Although well-used by many and even relied upon by some (like me), Twitter has yet to turn on a revenue model. It’s not like the company would lose users, if it set up a minor advertising strategy as a test; people want to see the company make some money. Please, Twitter, turn on the revenue before it’s too late.

Meebo

This is one of the coolest online communication companies I’ve seen. I like its products and services. But the revenues for running branded chat rooms cannot be all that large. Meebo belongs under the wing of a larger company like Facebook or Microsoft, but with Meebo’s expensive valuation and the coming cutback in M&A, I fear that its exits may be blocked.

TripIt

A very useful service for organizing travel information. Wait, travel? Who’s going to be traveling more often during the economic storm we’re heading into? People are going to sit at home on their mattresses filled with cash, teleconference instead of go on business trips, and take vacations in their backyards. I fear for this company and other clever travel start-ups.

Zillow

The real-estate site’s revenue model is advertising. Real estate and bank advertising. Unless the real-estate research site starts charging for foreclosure listings, I don’t see it doing too well in a hunkered-down economy, in which people are trying to hold on to their homes for dear life, not upgrade.

the rest are here on CNET (by Rafe Needleman)

Just one thought – if we don’t have much disposable income, no money for holidays and entertainment, will we spend all our time online, catching up in social networks, and socializing in virtual worlds? This might be THE growth area in a downturn?

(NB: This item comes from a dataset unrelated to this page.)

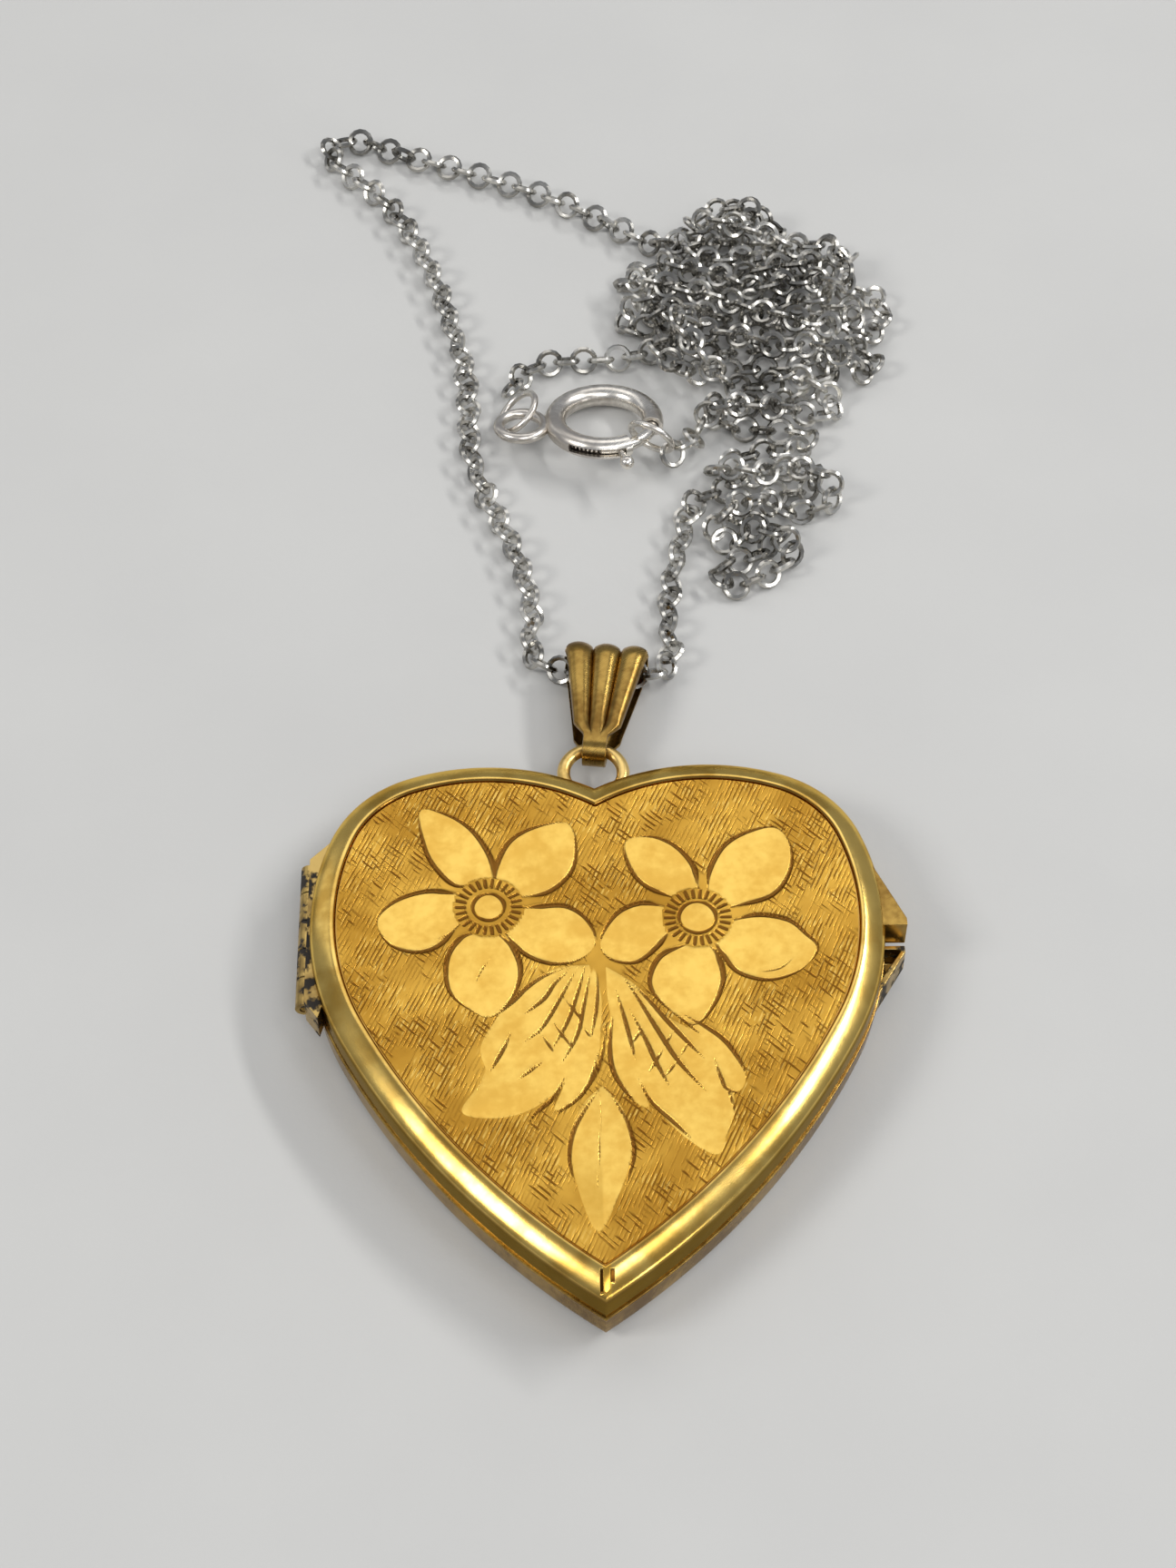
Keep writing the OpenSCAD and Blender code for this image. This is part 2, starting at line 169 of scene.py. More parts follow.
table_z = -0.00001
table_corners = ((-1, -1), (1, -1), (1, 1), (-1, 1))
table_mesh = bpy.data.meshes.new("table_top")
table_mesh.from_pydata([(x, y, table_z) for x, y in table_corners], [], [(0, 1, 2, 3)])
table = bpy.data.objects.new("table_top", table_mesh)
table.data.materials.append(table_finish)
bpy.context.collection.objects.link(table)


def window_light(name, place, target, size, watts, colour):
    """A flat rectangular lamp at place that faces target."""
    lamp = bpy.data.lights.new(name, "AREA")
    lamp.shape, lamp.size, lamp.size_y = "RECTANGLE", *size
    lamp.energy, lamp.color = watts, colour
    held = bpy.data.objects.new(name, lamp)
    held.location = place
    away = held.location - Vector(target)
    held.rotation_euler = away.to_track_quat("Z", "Y").to_euler()
    bpy.context.collection.objects.link(held)


locket = (0, 0, 0)
warm, daylight, white = (1, 0.98, 0.95), (1, 0.99, 0.97), (1, 1, 1)
window_light("window_behind", (-0.05, 0.40, 0.56), locket, (0.60, 0.34), 0.72, warm)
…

EDIT: Just found this – Sequoia’s Capital’s Slides of Doom or Venture Capital Warning to CEOs http://www.docstoc.com/docs/1822343/Sequoia-Venture-Capital-Warning-to-CEOs


Laurel Papworth

Named by Forbes™ Magazine in the Top 50 Social Media Influencers globally, named Head of Industry, Social Media (Marketing Magazine™) and in the Power150 Media bloggers (AdAge™). CERT IV Training and Assessment certified trainer (Diplomas and Certificates etc) Adult Education. Laurel has manager Facebook Pages for Junior Masterchef, Idol, Big Brother etc. and have consulted on private online communities for banks Westpac, not for profits UNHCR & governments in SE Asia. Lecturer, social media, University of Sydney for 10 years and Laurel has 11,000 online students. Laurel Papworth personally connects to 6 million followers online and has taught around 100,000 people in the last 10 years how to be social media managers.

4 thoughts on “The coming Tech Bust

  1. I guess it depends a bit on whether social networks fit into the lipstick index. When your budget gets tight, internet access certainly makes for a sound entertainment investment. Skip pubs, clubs, movies, gigs, etc… any of which can cost as much as a month of connectivity. Maybe.

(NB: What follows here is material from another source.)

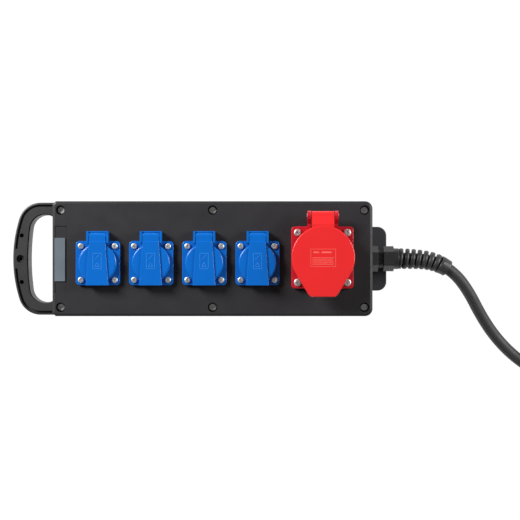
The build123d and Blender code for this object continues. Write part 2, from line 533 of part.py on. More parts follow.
def plug_parts():
    nut = column(0, 0, 0, PLUG_NUT_L, PLUG_NUT_R)
    nut = chamfer(nut.edges().group_by(Axis.Z)[0], 1.5, 1.5)
    for i in range(10):
        spot = Rot(0, 0, 36 * i + 18) * Pos(PLUG_NUT_R + 1.2, 0, PLUG_NUT_L / 2)
        nut -= spot * Cylinder(2.2, PLUG_NUT_L + 2)
    nut -= column(0, 0, -1, PLUG_NUT_L + 1, CABLE_R + 0.3)
    rear = Pos(0, 0, (PLUG_NUT_L + PLUG_REAR_END) / 2) * Cone(21.0, 27.0, PLUG_REAR_END - PLUG_NUT_L)
    rear -= Pos(0, 0, (PLUG_NUT_L + PLUG_REAR_END) / 2 + 2) * Cone(17.5, 23.5, PLUG_REAR_END - PLUG_NUT_L - 3)
    rear -= column(0, 0, PLUG_NUT_L - 1, PLUG_REAR_END + 1, CABLE_R + 0.3)
    rear -= column(0, 0, PLUG_REAR_END - 5, PLUG_REAR_END + 1, 22.6)
    front = column(0, 0, PLUG_REAR_END, PLUG_REAR_END + 20, PLUG_R)
    front = fillet(front.edges(), 1.5)
    front += column(0, 0, PLUG_REAR_END + 15, PLUG_L, PLUG_SLEEVE_R)
    front -= column(0, 0, PLUG_REAR_END - 1, PLUG_L + 1, PLUG_SLEEVE_IN)
    front += block(-2.6, 2.6, -PLUG_SLEEVE_R - 1.5, -PLUG_SLEEVE_R + 1, PLUG_REAR_END + 15, PLUG_L - 4)
    carrier = column(0, 0, PLUG_REAR_END - 4, PLUG_REAR_END + 12, PLUG_SLEEVE_IN - 0.1)
    pins = []
    for i, (x, y) in enumerate(pole_spots()):
        r = EARTH_R if i == 0 else POLE_R
        carrier -= column(x, y, PLUG_REAR_END - 6, PLUG_REAR_END + 14, r + 0.05)
        pin = column(x, y, PLUG_REAR_END - 6, PLUG_L - 6, r)
        pins.append(fillet(pin.edges().group_by(Axis.Z)[-1], r * 0.5))
    return {"plug_gland_nut": [nut], "plug_rear": [rear], "plug_front": [front],
            "plug_carrier": [carrier], "plug_pins": pins}


# ---- terminal block and wires -------------------------------------------------------------
def way_y(i):
    return (i - 2) * WAY_PITCH


def terminal_block():
    body = block(BLOCK_X0, BLOCK_X1, -BLOCK_HALF, BLOCK_HALF, BASE_WALL, BLOCK_TOP - 3)
    for i in range(5):
        body += block(BLOCK_X0 + 2, BLOCK_X1 - 2, way_y(i) - 5, way_y(i) + 5, BLOCK_TOP - 4, BLOCK_TOP)
        body -= column((BLOCK_X0 + BLOCK_X1) / 2, way_y(i), BLOCK_TOP - 8, BLOCK_TOP + 1, 2.6)
    return body


def block_screw(i):
    return column((BLOCK_X0 + BLOCK_X1) / 2, way_y(i), BLOCK_TOP - 8, BLOCK_TOP - 1, 2.5)


def supply_wire(i):
    """From one core of the lead to its way in the terminal block."""
    turn = radians([162, 234, 90, 306, 18][i])
    core_y, core_z = -4.4 * abs(cos(turn)) * (1 if i < 2 else -1 if i > 2 else 0), GLAND_Z + 4.4 * sin(turn)
    points = [(TAIL_X, core_y, core_z), (TAIL_X - 4, core_y, core_z), (BLOCK_X1 - 6, way_y(i), 33), (BLOCK_X1 - 6, way_y(i), BLOCK_TOP)]
    path = FilletPolyline(*points, radius=2.0)
    return sweep(Plane(origin=path @ 0, z_dir=path % 0) * Circle(WIRE_R), path=path)


def cee_wire(i):
    """From the terminal block up to one contact of the five-pole socket."""
    pole = pole_spots()[[0, 4, 1, 3, 2][i]]
    points = [(BLOCK_X0 + 6, way_y(i), BLOCK_TOP), (BLOCK_X0 + 6, way_y(i), BLOCK_TOP + 7),
              (C_X + pole[0], C_Y + pole[1], C_CARRIER_FOOT - 7), (C_X + pole[0], C_Y + pole[1], C_CARRIER_FOOT)]
    path = FilletPolyline(*points, radius=2.0)
    return sweep(Plane(origin=path @ 0, z_dir=path % 0) * Circle(WIRE_R), path=path)


def socket_wire(socket, pole):
    """From the terminal block along the floor and up to one terminal of an earthed socket."""
    x = SOCKET_X[socket] + (-S_PIN_HALF, 0.0, S_PIN_HALF)[pole]
    y = SOCKET_Y + (-7.0, 0.0, 7.0)[pole]
    z = 7.5 + 4.0 * socket
    top = S_CUP_FLOOR - (1.8 if pole == 1 else 0)
    path = FilletPolyline((BLOCK_X0, y, z), (x, y, z), (x, y, top), radius=3.0)
    return sweep(Plane(origin=path @ 0, z_dir=path % 0) * Circle(WIRE_R), path=path)


# ---- build and write every sub-part --------------------------------------------------------
save("base_shell", base_shell())
save("lid", lid())
save("lid_gasket", seal_track(BASE_H, BASE_H + SEAL_D))
save("lid_screws", *moved_copies(lid_screw(), [(x, y, BOX_H - SCREW_SINK_D) for x, y in SCREW_XY]))
save("threaded_inserts", *moved_copies(threaded_insert(), [(x, y, BASE_H) for x, y in SCREW_XY]))
save("label_plate", plate(LABEL_X, LABEL_Y, BOX_H - POCKET_D, BOX_H - POCKET_D + LABEL_T, LABEL_W, LABEL_L, 0.4))
save("handle", handle())
save("handle_screws", *[wall_screw(-1, -BOX_L / 2 + BASE_WALL, y, z, 4.0, 3.0, 2.45, 16.0) for y, z in GRIP_SCREWS])
save("end_bumper", end_bumper())
save("bumper_screws", *[wall_screw(-1, BOX_L / 2 + 10, y, BUMPER_SCREW_Z, 4.6, 4.0, 2.1, 16.0)
                        for y in (-BUMPER_SCREW_Y, BUMPER_SCREW_Y)])

socket_places = [(x, SOCKET_Y, 0) for x in SOCKET_X]
body_shape, flap_shape, seal_shape = socket_body(), socket_flap(), socket_flap_seal()
for number, place in enumerate(socket_places, 1):
    save(f"schuko_body_{number}", Pos(*place) * body_shape)
    save(f"schuko_flap_{number}", Pos(*place) * flap_shape)
    save(f"schuko_flap_seal_{number}", Pos(*place) * seal_shape)
save("schuko_hinge_pins", *moved_copies(
    rod_x(-S_FRAME_W / 2 + 0.3, S_FRAME_W / 2 - 0.3, S_HINGE_Y, S_HINGE_Z, S_HINGE_PIN_R), socket_places))
small_spring = Pos(0, S_HINGE_Y, S_HINGE_Z) * coil_spring(5.6, 1.85, 0.3, 6)
save("schuko_springs", *moved_copies(small_spring, socket_places))
save("schuko_contacts", *[Pos(*place) * socket_contact(x) for place in socket_places for x in (-S_PIN_HALF, S_PIN_HALF)])
save("schuko_earth_clips", *moved_copies(earth_clip(), socket_places))
flange_screw = cross_screw(3.5, 2.3, 1.5, 9.0)
save("schuko_flange_screws", *[Pos(x + dx, SOCKET_Y + dy, S_FACE) * flange_screw
                               for x in SOCKET_X for dx, dy in spots(S_PITCH)])


def flange_gasket(x, y, size, r, hole_r, pitch, screw_r):
    gasket = plate(x, y, BOX_H, FLANGE_FOOT, size - 1, size - 1, r) - column(x, y, BOX_H - 1, FLANGE_FOOT + 1, hole_r)
    for dx, dy in spots(pitch):
        gasket -= column(x + dx, y + dy, BOX_H - 1, FLANGE_FOOT + 1, screw_r)
    return gasket


save("flange_gaskets",
     *[flange_gasket(x, SOCKET_Y, S_FLANGE, S_FLANGE_R, S_CUP_R + 0.5, S_PITCH, 1.7) for x in SOCKET_X],
     flange_gasket(C_X, C_Y, C_FLANGE, C_FLANGE_R, C_BARREL_R + 0.5, C_PITCH, 2.2))

cee_place = Pos(C_X, C_Y, 0)
save("cee_body", cee_place * cee_body())
save("cee_insert", cee_place * cee_insert())
save("cee_contacts", *[cee_place * cee_contact(i, x, y) for i, (x, y) in enumerate(pole_spots())])
save("cee_flap", cee_place * cee_flap())
save("cee_flap_seal", cee_place * cee_flap_seal())
save("cee_hinge_pin", cee_place * rod_x(-C_EAR_OUT - 0.8, C_EAR_OUT + 0.8, C_HINGE_Y, C_HINGE_Z, C_HINGE_PIN_R))
save("cee_spring", cee_place * Pos(0, C_HINGE_Y, C_HINGE_Z) * coil_spring(10.0, 2.9, 0.5, 7))
wide_screw = cross_screw(4.2, 2.8, 2.0, 12.0)
save("cee_flange_screws", *[Pos(C_X + dx, C_Y + dy, C_FACE) * wide_screw for dx, dy in spots(C_PITCH)])

save("gland_body", gland_body())
save("gland_gasket", rod_x(BOX_L / 2, GLAND_OUT, 0, GLAND_Z, 13.8) - rod_x(BOX_L / 2, GLAND_OUT, 0, GLAND_Z, 12.5))
locknut_x = BOX_L / 2 - BASE_WALL
save("gland_locknut", hex_x(locknut_x - 6, locknut_x, 0, GLAND_Z, LOCK_HEX)
     - rod_x(locknut_x - 7, locknut_x + 1, 0, GLAND_Z, GLAND_THREAD_R + 0.05))
save("gland_seal_insert", rod_x(GLAND_GAP + 1.8, NUT_START + 8, 0, GLAND_Z, 9.4)
     - rod_x(GLAND_GAP, NUT_START + 9, 0, GLAND_Z, CABLE_R + 0.05))
save("gland_cap_nut", gland_cap_nut())
save("cable_tail", rod_x(TAIL_X, CABLE_FREE_X, 0, GLAND_Z, CABLE_R))

sleeve_solid, _ = tube([(COLLAR_END, 0.0, GLAND_Z), *CORD_ROUTE[1:3], SLEEVE_END], SLEEVE_R)
sleeve_bore, _ = tube(CORD_ROUTE[:5], CABLE_R + SLEEVE_PLAY)
sleeve_bore += rod_x(COLLAR_END - 1, CABLE_FREE_X, 0, GLAND_Z, CABLE_R + SLEEVE_PLAY)
save("bend_spiral", sleeve_solid - sleeve_bore)

cord_solid, cord_length = tube(CORD_ROUTE, CABLE_R)
end_solid, end_length = tube(CORD_END_ROUTE, CABLE_R)
save("cord_run", cord_solid)
save("cord_end", end_solid)
save("cord_coil", coil())
for name, shape, length, points in (("cord_run", cord_solid, cord_length, CORD_ROUTE),
                                    ("cord_end", end_solid, end_length, CORD_END_ROUTE)):
    wanted = pi * CABLE_R**2 * length
    print(f"{name}: length {length:.1f}, volume {shape.volume:.0f} against {wanted:.0f}")
    print("  radii", [round(r) for r in route_radii(points)])

place = plug_place()
for node, solids in plug_parts().items():
    save(node, *[place * solid for solid in solids])

save("terminal_block", terminal_block())
save("terminal_screws", *[block_screw(i) for i in range(5)])
socket_phase = (0, 1, 4, 0)
for i, node in enumerate(("wire_l1", "wire_l2", "wire_neutral", "wire_earth", "wire_l3")):
    solids = [supply_wire(i), cee_wire(i)]
    for number, phase in enumerate(socket_phase):
        if i == 2:
            solids.append(socket_wire(number, 2))
        elif i == 3:
            solids.append(socket_wire(number, 1))
        elif i == phase:
            solids.append(socket_wire(number, 0))
    save(node, *solids)
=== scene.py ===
"""Looks of the portable power distribution box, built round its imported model.

Lengths are metres, in the model's frame: the box lies on its back on the floor, lid up,
handle at -X, cable gland at +X, flap hinges towards +Y.
"""
import json
from math import cos, pi, radians, sin

import bmesh
import bpy
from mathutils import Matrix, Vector


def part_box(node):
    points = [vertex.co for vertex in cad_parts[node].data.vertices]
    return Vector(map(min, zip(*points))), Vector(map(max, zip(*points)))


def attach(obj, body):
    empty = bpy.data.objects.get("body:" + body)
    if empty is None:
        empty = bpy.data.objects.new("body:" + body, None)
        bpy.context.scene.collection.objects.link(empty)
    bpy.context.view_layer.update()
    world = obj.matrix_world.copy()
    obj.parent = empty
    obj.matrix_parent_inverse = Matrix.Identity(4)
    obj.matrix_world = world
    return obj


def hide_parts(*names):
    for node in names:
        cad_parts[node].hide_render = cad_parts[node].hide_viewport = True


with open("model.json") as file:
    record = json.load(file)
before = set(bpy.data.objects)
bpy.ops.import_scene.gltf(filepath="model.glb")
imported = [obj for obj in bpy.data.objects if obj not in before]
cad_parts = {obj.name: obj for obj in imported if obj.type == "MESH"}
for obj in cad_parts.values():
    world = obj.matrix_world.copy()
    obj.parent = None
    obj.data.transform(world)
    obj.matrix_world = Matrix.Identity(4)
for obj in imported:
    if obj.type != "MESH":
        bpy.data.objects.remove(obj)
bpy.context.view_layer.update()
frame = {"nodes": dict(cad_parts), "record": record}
MM = 0.001
HOUSING = "housing"

# ---- places read from the frame --------------------------------------------------------
LID_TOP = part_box("lid")[1][2]
SOCKETS = [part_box(f"schuko_flap_seal_{i}") for i in range(1, 5)]
SOCKET_MIDS = [((lo[0] + hi[0]) / 2, (lo[1] + hi[1]) / 2) for lo, hi in SOCKETS]
BAND_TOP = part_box("schuko_flap_1")[1][2]
CEE_LOW, CEE_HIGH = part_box("cee_flap_seal")
CEE_MID = ((CEE_LOW[0] + CEE_HIGH[0]) / 2, (CEE_LOW[1] + CEE_HIGH[1]) / 2)
CEE_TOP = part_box("cee_flap")[1][2]

# ---- the lead ----------------------------------------------------------------------------
CABLE_D = 14.0 * MM
CORD_ROUTE = [
    (217.0, 0.0, 40.0), (242.0, 0.0, 40.0), (265.5, -6.2, 38.4), (284.6, -20.0, 34.6),
    (300.0, -40.5, 28.4), (314.0, -66.0, 20.6), (332.0, -92.0, 13.2), (355.5, -116.0, 8.4),
    (384.0, -135.0, 7.2), (418.0, -147.0, 7.0), (454.0, -150.6, 7.0),
]
CORD_END_ROUTE = [(546.5, -50.0, 20.8), (548.0, -22.8, 16.65), (548.0, 5.0, 19.87)]
COIL_MID = (462.0, -69.2)
COIL_R_KEYS = [(-90, 81.2), (180, 81.2), (265, 66.8), (760, 66.8), (855, 81.2), (1080, 81.2)]
COIL_Z_KEYS = [(-90, 7.0), (500, 7.0), (560, 21.2), (1080, 21.2)]
COIL_STEP = 22.5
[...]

    But the downturn is certainly likely to put the screws on any service with no clear ROI/business plan.

  2. Still think this economic crisis will really show us how much people value social networks and social media. Up until now the users have chickens & not pigs. Be interesting to see how much people want to keep their social media alive when there are economic consequences to that decision.

  3. @200ok yeah I heard about the rise in purchases of lipstick and luxury cosmetics from an Estee Lauder documentary. Fascinating. I don’t wear lippy myself 🙂

    @Kate In times of crisis we turn to community – in spite of the fact we have to share more, be more vulnerable. Apparently New Yorkers for the first time in their lives bonded on the streets post 9/11.

    I’m guessing that the community will try to keep Twitter alive, for instance. I personally will put a few million* into the donation pool.

    *monopoly money.:)

  4. Great post. Several of the companies you featured have enjoyed high valuations pre-revenue, and from those valuations attracted lots of capital. The true test of their real value will come when people have to potentially lose them or pay for them, and that payment may mean going without something else.

    No question this downturn will be hard on most of us but I believe there will those who learn to thrive in the hard times. Those people just won’t have the luxury of building the audience first and monetizing later. Models that work will monetize immediately.